## Your objective
Copy exactly the lines from the one containing "Keep writing the OpenSCAD" to the one containing "at its top.", both lines included, and nothing else.

## Records to use
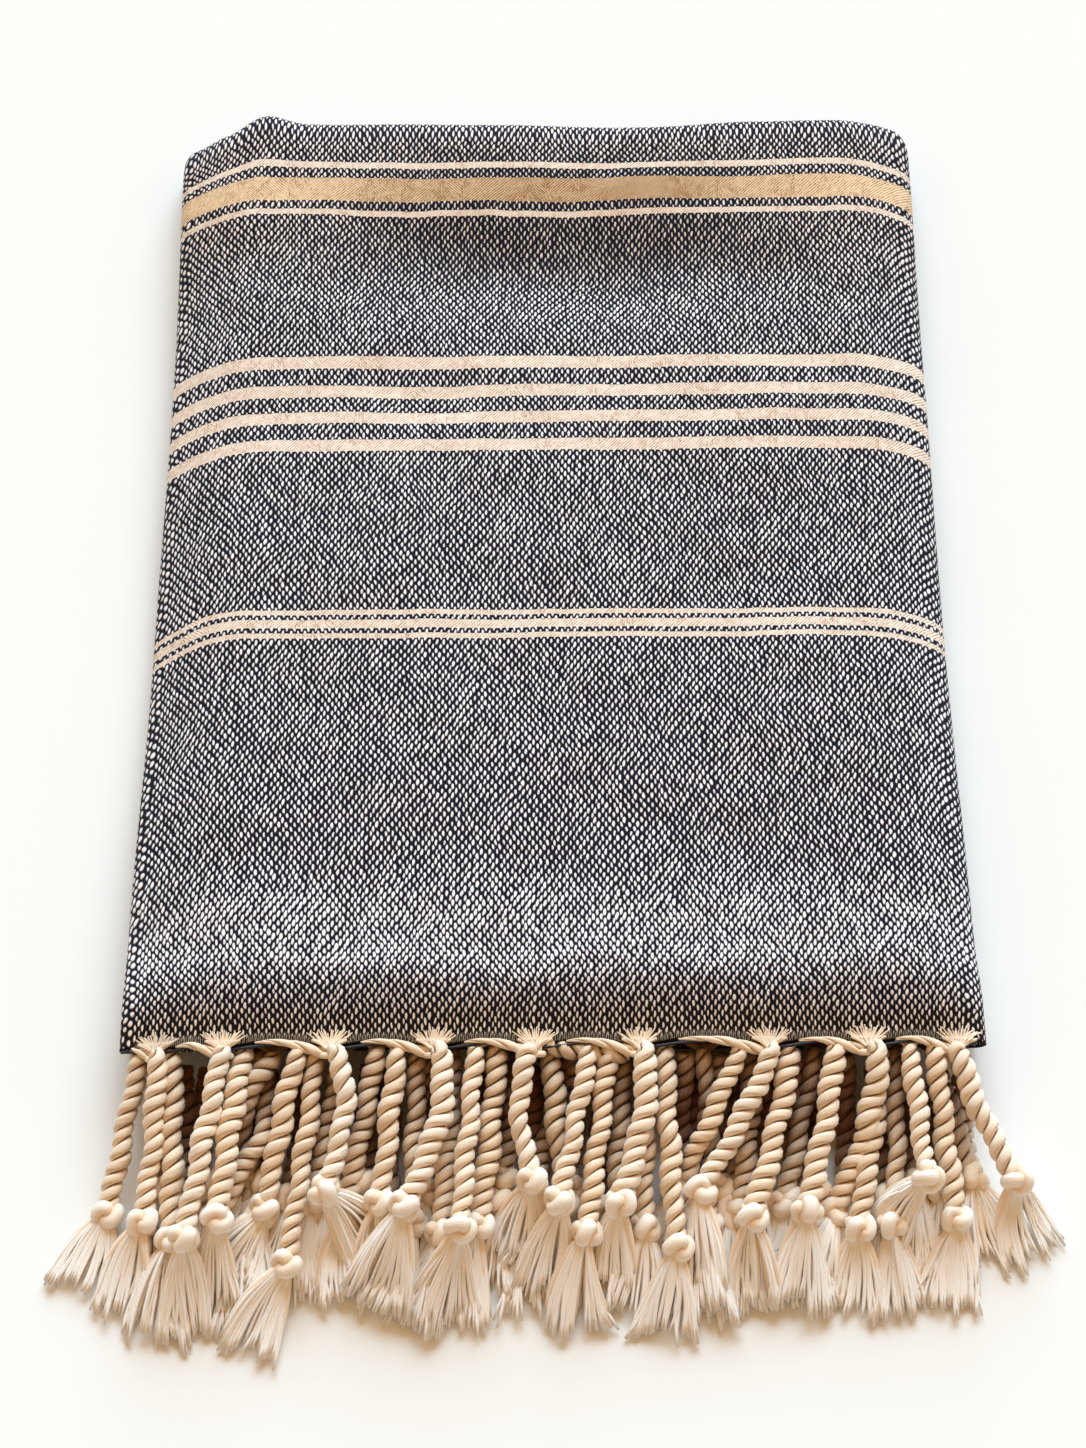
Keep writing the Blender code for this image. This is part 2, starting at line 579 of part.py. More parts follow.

...

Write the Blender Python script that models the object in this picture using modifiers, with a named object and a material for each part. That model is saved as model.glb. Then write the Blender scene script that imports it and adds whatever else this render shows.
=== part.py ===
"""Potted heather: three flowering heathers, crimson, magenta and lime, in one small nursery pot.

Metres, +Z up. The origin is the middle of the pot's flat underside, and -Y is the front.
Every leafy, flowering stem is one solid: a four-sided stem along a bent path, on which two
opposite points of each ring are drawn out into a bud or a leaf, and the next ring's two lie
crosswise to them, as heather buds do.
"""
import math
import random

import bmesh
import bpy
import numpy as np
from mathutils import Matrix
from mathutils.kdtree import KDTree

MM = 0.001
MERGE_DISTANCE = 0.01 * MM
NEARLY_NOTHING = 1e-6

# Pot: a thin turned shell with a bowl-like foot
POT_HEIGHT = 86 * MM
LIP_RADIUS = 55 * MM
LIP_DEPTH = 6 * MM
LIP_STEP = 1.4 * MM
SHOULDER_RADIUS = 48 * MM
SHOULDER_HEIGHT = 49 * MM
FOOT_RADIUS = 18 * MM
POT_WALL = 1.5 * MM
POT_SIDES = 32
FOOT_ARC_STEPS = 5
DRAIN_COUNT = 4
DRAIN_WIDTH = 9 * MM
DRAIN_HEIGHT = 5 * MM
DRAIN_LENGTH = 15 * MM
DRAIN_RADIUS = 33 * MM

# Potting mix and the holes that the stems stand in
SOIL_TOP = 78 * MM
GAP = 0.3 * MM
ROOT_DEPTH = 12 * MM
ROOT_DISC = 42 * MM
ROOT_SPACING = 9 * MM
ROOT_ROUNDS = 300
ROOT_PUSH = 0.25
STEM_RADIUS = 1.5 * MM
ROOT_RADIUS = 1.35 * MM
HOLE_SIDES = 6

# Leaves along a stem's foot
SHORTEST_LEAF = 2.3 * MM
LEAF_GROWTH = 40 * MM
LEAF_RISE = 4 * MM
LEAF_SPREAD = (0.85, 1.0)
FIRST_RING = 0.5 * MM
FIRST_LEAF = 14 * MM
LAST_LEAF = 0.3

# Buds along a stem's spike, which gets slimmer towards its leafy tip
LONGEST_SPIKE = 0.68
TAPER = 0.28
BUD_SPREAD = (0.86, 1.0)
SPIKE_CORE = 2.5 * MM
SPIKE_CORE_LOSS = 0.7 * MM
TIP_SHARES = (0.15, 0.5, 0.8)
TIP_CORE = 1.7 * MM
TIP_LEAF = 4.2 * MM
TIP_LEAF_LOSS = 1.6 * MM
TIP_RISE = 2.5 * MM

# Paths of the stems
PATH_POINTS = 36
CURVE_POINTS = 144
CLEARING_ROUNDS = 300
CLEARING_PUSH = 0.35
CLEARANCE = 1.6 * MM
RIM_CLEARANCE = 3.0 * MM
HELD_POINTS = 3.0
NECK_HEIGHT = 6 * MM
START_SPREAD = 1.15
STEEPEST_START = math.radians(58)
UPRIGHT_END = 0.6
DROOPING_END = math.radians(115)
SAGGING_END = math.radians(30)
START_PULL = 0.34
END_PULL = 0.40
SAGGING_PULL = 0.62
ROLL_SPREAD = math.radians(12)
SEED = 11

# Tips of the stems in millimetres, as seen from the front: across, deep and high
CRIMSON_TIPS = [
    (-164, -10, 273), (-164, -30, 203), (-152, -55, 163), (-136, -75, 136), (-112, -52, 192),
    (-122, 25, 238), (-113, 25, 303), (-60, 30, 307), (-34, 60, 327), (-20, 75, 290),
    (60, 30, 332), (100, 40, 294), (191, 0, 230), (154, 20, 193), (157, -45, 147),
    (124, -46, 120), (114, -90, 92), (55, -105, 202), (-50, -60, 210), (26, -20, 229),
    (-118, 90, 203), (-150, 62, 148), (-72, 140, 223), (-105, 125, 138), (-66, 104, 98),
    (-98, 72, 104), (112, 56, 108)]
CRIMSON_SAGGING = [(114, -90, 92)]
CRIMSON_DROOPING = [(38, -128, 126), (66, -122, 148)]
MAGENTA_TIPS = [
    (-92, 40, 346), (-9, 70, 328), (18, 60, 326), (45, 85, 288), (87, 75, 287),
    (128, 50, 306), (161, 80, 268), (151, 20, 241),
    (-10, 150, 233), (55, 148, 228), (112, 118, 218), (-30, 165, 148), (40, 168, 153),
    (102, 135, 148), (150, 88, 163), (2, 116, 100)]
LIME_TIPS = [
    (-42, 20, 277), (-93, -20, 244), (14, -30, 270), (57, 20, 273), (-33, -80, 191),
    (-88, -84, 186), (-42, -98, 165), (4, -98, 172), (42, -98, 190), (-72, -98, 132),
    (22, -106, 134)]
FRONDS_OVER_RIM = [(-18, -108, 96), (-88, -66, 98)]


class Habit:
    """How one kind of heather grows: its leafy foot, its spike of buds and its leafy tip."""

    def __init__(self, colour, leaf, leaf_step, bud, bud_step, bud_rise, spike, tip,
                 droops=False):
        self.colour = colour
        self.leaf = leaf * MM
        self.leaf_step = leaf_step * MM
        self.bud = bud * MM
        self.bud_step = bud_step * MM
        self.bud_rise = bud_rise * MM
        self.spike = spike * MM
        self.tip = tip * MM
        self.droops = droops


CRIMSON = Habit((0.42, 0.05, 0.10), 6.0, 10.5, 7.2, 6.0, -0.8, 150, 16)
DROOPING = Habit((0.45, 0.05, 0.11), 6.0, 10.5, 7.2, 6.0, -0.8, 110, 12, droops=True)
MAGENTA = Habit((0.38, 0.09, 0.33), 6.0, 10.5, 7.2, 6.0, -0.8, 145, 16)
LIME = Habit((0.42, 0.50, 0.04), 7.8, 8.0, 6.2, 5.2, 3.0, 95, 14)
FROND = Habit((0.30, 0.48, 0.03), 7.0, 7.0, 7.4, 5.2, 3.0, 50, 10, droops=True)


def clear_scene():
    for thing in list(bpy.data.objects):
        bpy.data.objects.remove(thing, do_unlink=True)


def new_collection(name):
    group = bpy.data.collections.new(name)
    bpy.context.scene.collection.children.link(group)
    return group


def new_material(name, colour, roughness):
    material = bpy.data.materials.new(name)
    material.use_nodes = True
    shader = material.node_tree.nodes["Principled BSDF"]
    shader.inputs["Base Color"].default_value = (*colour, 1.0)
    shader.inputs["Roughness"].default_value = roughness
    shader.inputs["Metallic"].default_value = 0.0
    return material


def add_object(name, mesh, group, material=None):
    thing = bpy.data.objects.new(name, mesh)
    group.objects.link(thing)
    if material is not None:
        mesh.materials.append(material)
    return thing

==

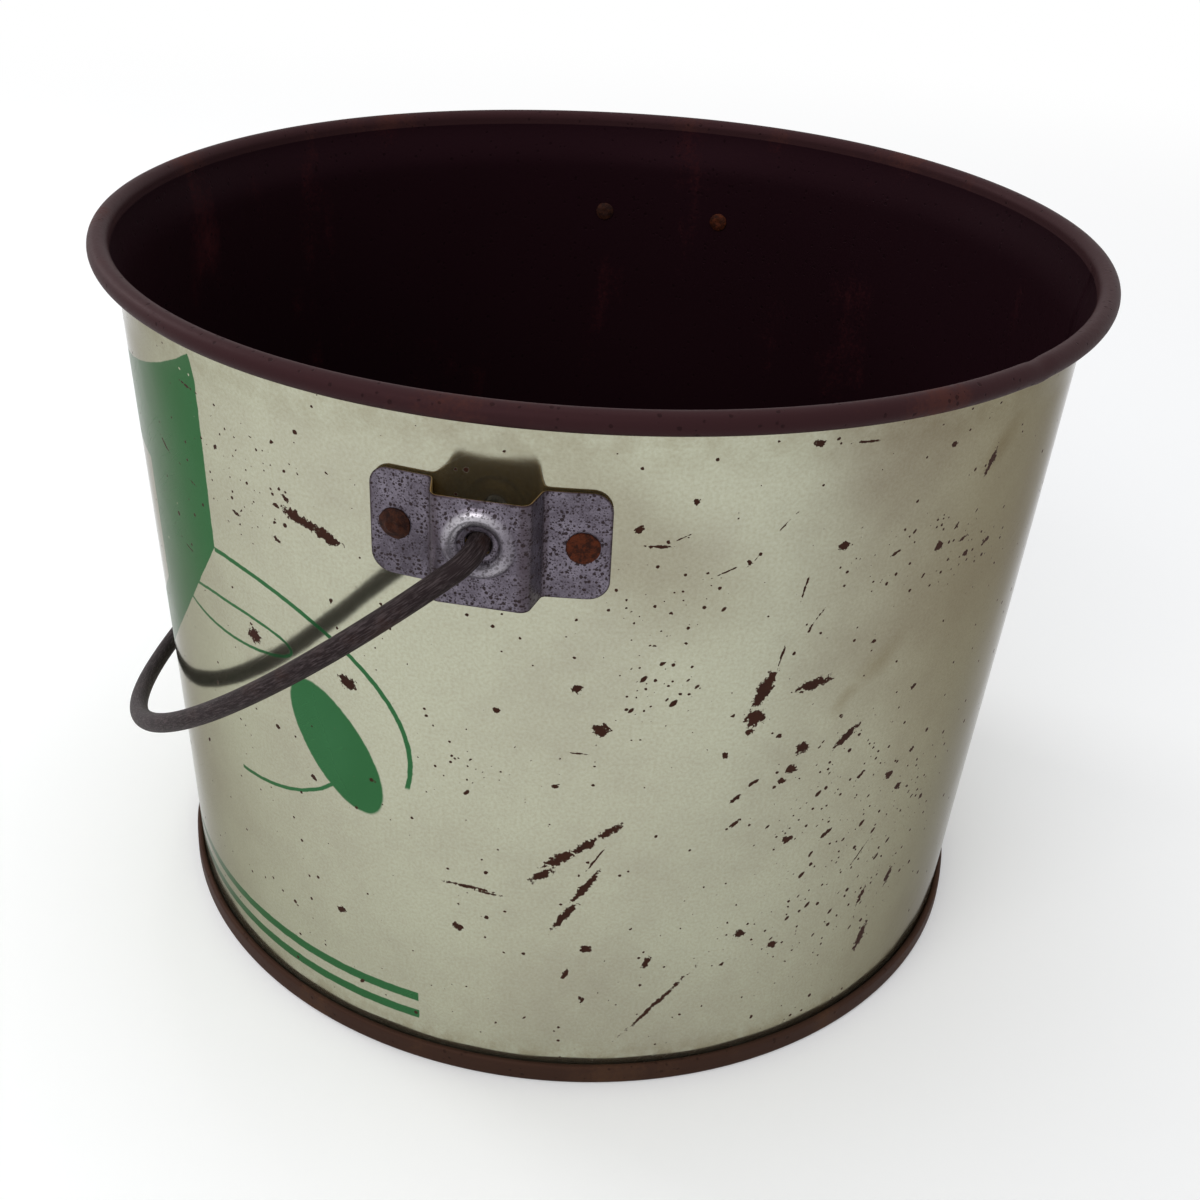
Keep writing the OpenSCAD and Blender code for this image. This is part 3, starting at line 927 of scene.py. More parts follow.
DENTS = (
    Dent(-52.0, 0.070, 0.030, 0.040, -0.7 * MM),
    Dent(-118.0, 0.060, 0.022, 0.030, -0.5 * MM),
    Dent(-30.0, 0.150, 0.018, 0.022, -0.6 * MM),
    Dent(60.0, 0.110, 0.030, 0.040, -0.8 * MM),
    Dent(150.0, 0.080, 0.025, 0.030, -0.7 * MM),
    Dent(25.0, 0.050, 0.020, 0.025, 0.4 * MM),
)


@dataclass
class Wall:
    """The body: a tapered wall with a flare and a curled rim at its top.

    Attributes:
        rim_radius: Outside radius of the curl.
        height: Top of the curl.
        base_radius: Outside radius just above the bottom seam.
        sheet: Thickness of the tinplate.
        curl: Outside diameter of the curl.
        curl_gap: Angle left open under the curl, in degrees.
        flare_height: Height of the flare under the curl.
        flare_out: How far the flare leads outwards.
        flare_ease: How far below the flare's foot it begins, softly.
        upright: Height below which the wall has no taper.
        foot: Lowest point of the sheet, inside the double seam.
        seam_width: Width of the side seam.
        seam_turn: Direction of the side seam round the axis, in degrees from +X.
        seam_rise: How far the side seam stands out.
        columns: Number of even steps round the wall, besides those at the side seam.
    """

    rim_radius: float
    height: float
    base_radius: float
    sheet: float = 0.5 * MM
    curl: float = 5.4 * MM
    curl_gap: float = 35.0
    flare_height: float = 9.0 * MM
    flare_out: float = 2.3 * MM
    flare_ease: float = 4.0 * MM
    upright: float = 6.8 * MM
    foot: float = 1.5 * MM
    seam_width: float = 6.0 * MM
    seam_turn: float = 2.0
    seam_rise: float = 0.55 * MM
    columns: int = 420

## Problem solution
Keep writing the OpenSCAD and Blender code for this image. This is part 3, starting at line 927 of scene.py. More parts follow.
DENTS = (
    Dent(-52.0, 0.070, 0.030, 0.040, -0.7 * MM),
    Dent(-118.0, 0.060, 0.022, 0.030, -0.5 * MM),
    Dent(-30.0, 0.150, 0.018, 0.022, -0.6 * MM),
    Dent(60.0, 0.110, 0.030, 0.040, -0.8 * MM),
    Dent(150.0, 0.080, 0.025, 0.030, -0.7 * MM),
    Dent(25.0, 0.050, 0.020, 0.025, 0.4 * MM),
)


@dataclass
class Wall:
    """The body: a tapered wall with a flare and a curled rim at its top.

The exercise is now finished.